O procurador-geral do Trabalho, Alberto Bastos Balazeiro, na nota técnica nº 1, afirma que tanto nas ações civis públicas como nos TACs, o objetivo das indenizações é “restituir, restaurar ou compensar a sociedade” pela lesão causada. Segundo a nota, não existe qualquer restrição aos valores ou destinação, “sendo incabível qualquer pretensa obrigatoriedade de reversão para fundo ou programa determinado”, sob pena de ferir-se o próprio direito de ação, e violação ao devido processo legal.

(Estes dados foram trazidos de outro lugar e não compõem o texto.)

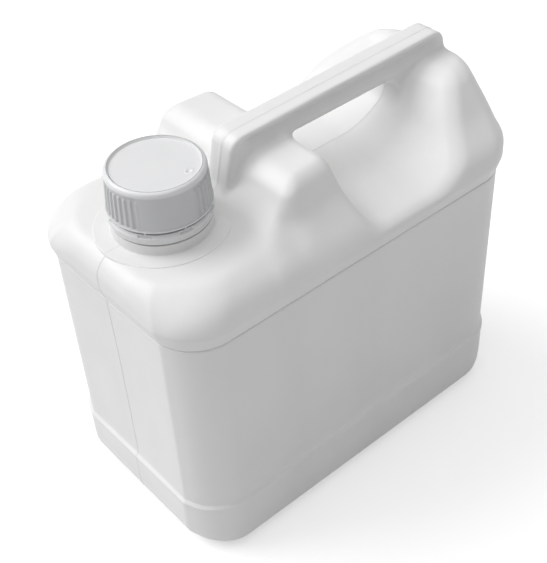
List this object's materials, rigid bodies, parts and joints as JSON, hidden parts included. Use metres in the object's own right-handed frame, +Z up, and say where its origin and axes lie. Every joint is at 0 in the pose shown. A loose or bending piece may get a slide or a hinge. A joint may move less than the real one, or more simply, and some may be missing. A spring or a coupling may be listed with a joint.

A nota ainda cita que o Conselho Nacional do Ministério Público na Resolução nº 179, de 2017, admite a destinação desses recursos à reparação de danos da mesma natureza, o que a jurisprudência dos tribunais superiores já permite há décadas. Além disso, afirma que o Programa de Habilitação e Reabilitação Física e Profissional, Prevenção e Redução de Acidentes de Trabalho é limitado ao meio ambiente do trabalho e exclui situações como o trabalho escravo e infantil, fraudes nas relações de trabalho, liberdade sindical, dentre outros exemplos.

A advogada Juliana Bracks, do Bracks Advogados, critica o que ela chama de falta de liberdade do MPT para definir o uso financeiro de multas e indenizações. “Hoje, procuradores sérios fazem trabalhos muito bons para ajudar a região afetada e o dinheiro não fica perdido em um fundo da União”, afirma.

Já a professora da PUC-SP, Carla Romar, do Romar, Massoni & Lobo Advogados, pondera que há a necessidade de reabilitar esses trabalhadores. “Esse programa deveria ter sido feito há tempos. Se houver a gestão desses valores, acho que pode ser válido”, diz.